● **Given information**:
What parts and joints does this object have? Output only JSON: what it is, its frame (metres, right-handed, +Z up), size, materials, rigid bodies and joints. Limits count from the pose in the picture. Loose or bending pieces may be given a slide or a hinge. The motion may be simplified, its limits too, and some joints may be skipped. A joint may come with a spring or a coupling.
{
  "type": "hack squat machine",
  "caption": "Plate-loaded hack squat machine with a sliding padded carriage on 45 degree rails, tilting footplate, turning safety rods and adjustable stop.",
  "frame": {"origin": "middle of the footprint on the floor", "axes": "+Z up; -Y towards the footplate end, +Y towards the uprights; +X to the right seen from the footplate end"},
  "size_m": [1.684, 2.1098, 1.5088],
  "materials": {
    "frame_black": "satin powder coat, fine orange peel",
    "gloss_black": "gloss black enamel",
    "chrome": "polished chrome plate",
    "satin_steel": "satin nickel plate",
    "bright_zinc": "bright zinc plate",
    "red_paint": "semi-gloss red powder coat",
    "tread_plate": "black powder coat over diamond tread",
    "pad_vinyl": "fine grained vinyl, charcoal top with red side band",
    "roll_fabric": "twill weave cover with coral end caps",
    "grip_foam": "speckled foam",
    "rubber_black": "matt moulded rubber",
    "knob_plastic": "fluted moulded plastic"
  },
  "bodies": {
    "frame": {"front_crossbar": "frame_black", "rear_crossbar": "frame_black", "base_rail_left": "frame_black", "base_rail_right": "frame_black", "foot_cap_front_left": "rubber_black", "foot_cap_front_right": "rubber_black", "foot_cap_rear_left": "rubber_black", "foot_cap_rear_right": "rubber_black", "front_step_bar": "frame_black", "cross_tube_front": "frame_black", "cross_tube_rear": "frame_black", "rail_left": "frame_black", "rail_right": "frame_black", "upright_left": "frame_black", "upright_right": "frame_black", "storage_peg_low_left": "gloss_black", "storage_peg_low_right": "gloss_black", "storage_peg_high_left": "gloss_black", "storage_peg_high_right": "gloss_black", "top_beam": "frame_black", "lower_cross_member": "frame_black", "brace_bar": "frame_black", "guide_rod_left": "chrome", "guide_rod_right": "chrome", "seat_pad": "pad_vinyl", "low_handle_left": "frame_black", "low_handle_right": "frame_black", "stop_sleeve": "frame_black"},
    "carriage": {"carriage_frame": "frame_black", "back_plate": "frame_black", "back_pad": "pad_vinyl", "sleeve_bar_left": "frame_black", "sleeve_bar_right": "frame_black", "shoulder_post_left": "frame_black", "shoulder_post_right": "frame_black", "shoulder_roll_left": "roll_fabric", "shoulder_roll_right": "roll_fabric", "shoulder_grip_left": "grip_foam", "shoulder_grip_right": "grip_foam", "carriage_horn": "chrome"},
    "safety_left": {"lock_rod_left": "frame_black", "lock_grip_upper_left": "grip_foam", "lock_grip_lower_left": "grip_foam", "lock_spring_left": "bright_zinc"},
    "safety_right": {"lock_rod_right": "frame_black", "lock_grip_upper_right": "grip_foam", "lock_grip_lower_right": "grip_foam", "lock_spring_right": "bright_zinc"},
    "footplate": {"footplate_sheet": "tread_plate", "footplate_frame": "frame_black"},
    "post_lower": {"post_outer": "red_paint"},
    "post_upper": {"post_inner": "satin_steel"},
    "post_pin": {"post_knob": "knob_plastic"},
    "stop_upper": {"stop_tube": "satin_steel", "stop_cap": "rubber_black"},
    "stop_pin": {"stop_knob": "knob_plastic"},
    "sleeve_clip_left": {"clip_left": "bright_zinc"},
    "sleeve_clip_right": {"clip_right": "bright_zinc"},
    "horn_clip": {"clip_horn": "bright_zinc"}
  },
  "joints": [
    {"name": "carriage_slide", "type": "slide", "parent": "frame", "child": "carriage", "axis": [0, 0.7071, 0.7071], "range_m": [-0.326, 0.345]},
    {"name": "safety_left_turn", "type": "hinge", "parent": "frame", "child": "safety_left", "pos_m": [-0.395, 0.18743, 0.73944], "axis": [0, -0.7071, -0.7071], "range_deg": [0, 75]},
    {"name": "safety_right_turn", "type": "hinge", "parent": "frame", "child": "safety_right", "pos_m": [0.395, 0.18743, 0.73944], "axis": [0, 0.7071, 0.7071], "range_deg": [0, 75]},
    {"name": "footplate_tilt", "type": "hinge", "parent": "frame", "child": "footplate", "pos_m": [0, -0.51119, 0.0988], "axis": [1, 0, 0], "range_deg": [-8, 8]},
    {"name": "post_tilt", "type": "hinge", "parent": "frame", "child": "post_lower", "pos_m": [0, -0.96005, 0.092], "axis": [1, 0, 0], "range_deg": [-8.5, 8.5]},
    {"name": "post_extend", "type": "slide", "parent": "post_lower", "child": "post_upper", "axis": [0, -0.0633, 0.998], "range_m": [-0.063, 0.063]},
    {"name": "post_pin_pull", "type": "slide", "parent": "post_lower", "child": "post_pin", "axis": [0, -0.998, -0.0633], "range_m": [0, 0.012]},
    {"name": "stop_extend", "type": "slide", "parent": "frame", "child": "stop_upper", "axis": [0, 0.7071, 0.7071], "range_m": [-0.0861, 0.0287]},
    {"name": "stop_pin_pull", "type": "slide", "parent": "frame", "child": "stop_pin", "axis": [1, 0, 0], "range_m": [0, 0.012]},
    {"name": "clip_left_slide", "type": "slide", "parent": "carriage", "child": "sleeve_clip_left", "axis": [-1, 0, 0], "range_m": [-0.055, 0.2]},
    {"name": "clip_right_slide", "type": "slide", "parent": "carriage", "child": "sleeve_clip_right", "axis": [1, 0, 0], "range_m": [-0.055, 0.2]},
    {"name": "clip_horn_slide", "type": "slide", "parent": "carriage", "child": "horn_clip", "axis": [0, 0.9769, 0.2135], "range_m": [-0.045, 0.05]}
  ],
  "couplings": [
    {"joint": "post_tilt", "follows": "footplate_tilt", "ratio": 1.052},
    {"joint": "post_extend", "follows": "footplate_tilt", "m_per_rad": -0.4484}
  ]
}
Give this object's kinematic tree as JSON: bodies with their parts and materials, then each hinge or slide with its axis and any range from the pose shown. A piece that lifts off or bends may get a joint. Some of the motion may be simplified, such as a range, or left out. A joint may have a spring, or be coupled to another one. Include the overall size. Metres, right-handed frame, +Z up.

● **Exercise**:
Return all the data exactly as given.

● **Task answer**:
What parts and joints does this object have? Output only JSON: what it is, its frame (metres, right-handed, +Z up), size, materials, rigid bodies and joints. Limits count from the pose in the picture. Loose or bending pieces may be given a slide or a hinge. The motion may be simplified, its limits too, and some joints may be skipped. A joint may come with a spring or a coupling.
{
  "type": "hack squat machine",
  "caption": "Plate-loaded hack squat machine with a sliding padded carriage on 45 degree rails, tilting footplate, turning safety rods and adjustable stop.",
  "frame": {"origin": "middle of the footprint on the floor", "axes": "+Z up; -Y towards the footplate end, +Y towards the uprights; +X to the right seen from the footplate end"},
  "size_m": [1.684, 2.1098, 1.5088],
  "materials": {
    "frame_black": "satin powder coat, fine orange peel",
    "gloss_black": "gloss black enamel",
    "chrome": "polished chrome plate",
    "satin_steel": "satin nickel plate",
    "bright_zinc": "bright zinc plate",
    "red_paint": "semi-gloss red powder coat",
    "tread_plate": "black powder coat over diamond tread",
    "pad_vinyl": "fine grained vinyl, charcoal top with red side band",
    "roll_fabric": "twill weave cover with coral end caps",
    "grip_foam": "speckled foam",
    "rubber_black": "matt moulded rubber",
    "knob_plastic": "fluted moulded plastic"
  },
  "bodies": {
    "frame": {"front_crossbar": "frame_black", "rear_crossbar": "frame_black", "base_rail_left": "frame_black", "base_rail_right": "frame_black", "foot_cap_front_left": "rubber_black", "foot_cap_front_right": "rubber_black", "foot_cap_rear_left": "rubber_black", "foot_cap_rear_right": "rubber_black", "front_step_bar": "frame_black", "cross_tube_front": "frame_black", "cross_tube_rear": "frame_black", "rail_left": "frame_black", "rail_right": "frame_black", "upright_left": "frame_black", "upright_right": "frame_black", "storage_peg_low_left": "gloss_black", "storage_peg_low_right": "gloss_black", "storage_peg_high_left": "gloss_black", "storage_peg_high_right": "gloss_black", "top_beam": "frame_black", "lower_cross_member": "frame_black", "brace_bar": "frame_black", "guide_rod_left": "chrome", "guide_rod_right": "chrome", "seat_pad": "pad_vinyl", "low_handle_left": "frame_black", "low_handle_right": "frame_black", "stop_sleeve": "frame_black"},
    "carriage": {"carriage_frame": "frame_black", "back_plate": "frame_black", "back_pad": "pad_vinyl", "sleeve_bar_left": "frame_black", "sleeve_bar_right": "frame_black", "shoulder_post_left": "frame_black", "shoulder_post_right": "frame_black", "shoulder_roll_left": "roll_fabric", "shoulder_roll_right": "roll_fabric", "shoulder_grip_left": "grip_foam", "shoulder_grip_right": "grip_foam", "carriage_horn": "chrome"},
    "safety_left": {"lock_rod_left": "frame_black", "lock_grip_upper_left": "grip_foam", "lock_grip_lower_left": "grip_foam", "lock_spring_left": "bright_zinc"},
    "safety_right": {"lock_rod_right": "frame_black", "lock_grip_upper_right": "grip_foam", "lock_grip_lower_right": "grip_foam", "lock_spring_right": "bright_zinc"},
    "footplate": {"footplate_sheet": "tread_plate", "footplate_frame": "frame_black"},
    "post_lower": {"post_outer": "red_paint"},
    "post_upper": {"post_inner": "satin_steel"},
    "post_pin": {"post_knob": "knob_plastic"},
    "stop_upper": {"stop_tube": "satin_steel", "stop_cap": "rubber_black"},
    "stop_pin": {"stop_knob": "knob_plastic"},
    "sleeve_clip_left": {"clip_left": "bright_zinc"},
    "sleeve_clip_right": {"clip_right": "bright_zinc"},
    "horn_clip": {"clip_horn": "bright_zinc"}
  },
  "joints": [
    {"name": "carriage_slide", "type": "slide", "parent": "frame", "child": "carriage", "axis": [0, 0.7071, 0.7071], "range_m": [-0.326, 0.345]},
    {"name": "safety_left_turn", "type": "hinge", "parent": "frame", "child": "safety_left", "pos_m": [-0.395, 0.18743, 0.73944], "axis": [0, -0.7071, -0.7071], "range_deg": [0, 75]},
    {"name": "safety_right_turn", "type": "hinge", "parent": "frame", "child": "safety_right", "pos_m": [0.395, 0.18743, 0.73944], "axis": [0, 0.7071, 0.7071], "range_deg": [0, 75]},
    {"name": "footplate_tilt", "type": "hinge", "parent": "frame", "child": "footplate", "pos_m": [0, -0.51119, 0.0988], "axis": [1, 0, 0], "range_deg": [-8, 8]},
    {"name": "post_tilt", "type": "hinge", "parent": "frame", "child": "post_lower", "pos_m": [0, -0.96005, 0.092], "axis": [1, 0, 0], "range_deg": [-8.5, 8.5]},
    {"name": "post_extend", "type": "slide", "parent": "post_lower", "child": "post_upper", "axis": [0, -0.0633, 0.998], "range_m": [-0.063, 0.063]},
    {"name": "post_pin_pull", "type": "slide", "parent": "post_lower", "child": "post_pin", "axis": [0, -0.998, -0.0633], "range_m": [0, 0.012]},
    {"name": "stop_extend", "type": "slide", "parent": "frame", "child": "stop_upper", "axis": [0, 0.7071, 0.7071], "range_m": [-0.0861, 0.0287]},
    {"name": "stop_pin_pull", "type": "slide", "parent": "frame", "child": "stop_pin", "axis": [1, 0, 0], "range_m": [0, 0.012]},
    {"name": "clip_left_slide", "type": "slide", "parent": "carriage", "child": "sleeve_clip_left", "axis": [-1, 0, 0], "range_m": [-0.055, 0.2]},
    {"name": "clip_right_slide", "type": "slide", "parent": "carriage", "child": "sleeve_clip_right", "axis": [1, 0, 0], "range_m": [-0.055, 0.2]},
    {"name": "clip_horn_slide", "type": "slide", "parent": "carriage", "child": "horn_clip", "axis": [0, 0.9769, 0.2135], "range_m": [-0.045, 0.05]}
  ],
  "couplings": [
    {"joint": "post_tilt", "follows": "footplate_tilt", "ratio": 1.052},
    {"joint": "post_extend", "follows": "footplate_tilt", "m_per_rad": -0.4484}
  ]
}
Give this object's kinematic tree as JSON: bodies with their parts and materials, then each hinge or slide with its axis and any range from the pose shown. A piece that lifts off or bends may get a joint. Some of the motion may be simplified, such as a range, or left out. A joint may have a spring, or be coupled to another one. Include the overall size. Metres, right-handed frame, +Z up.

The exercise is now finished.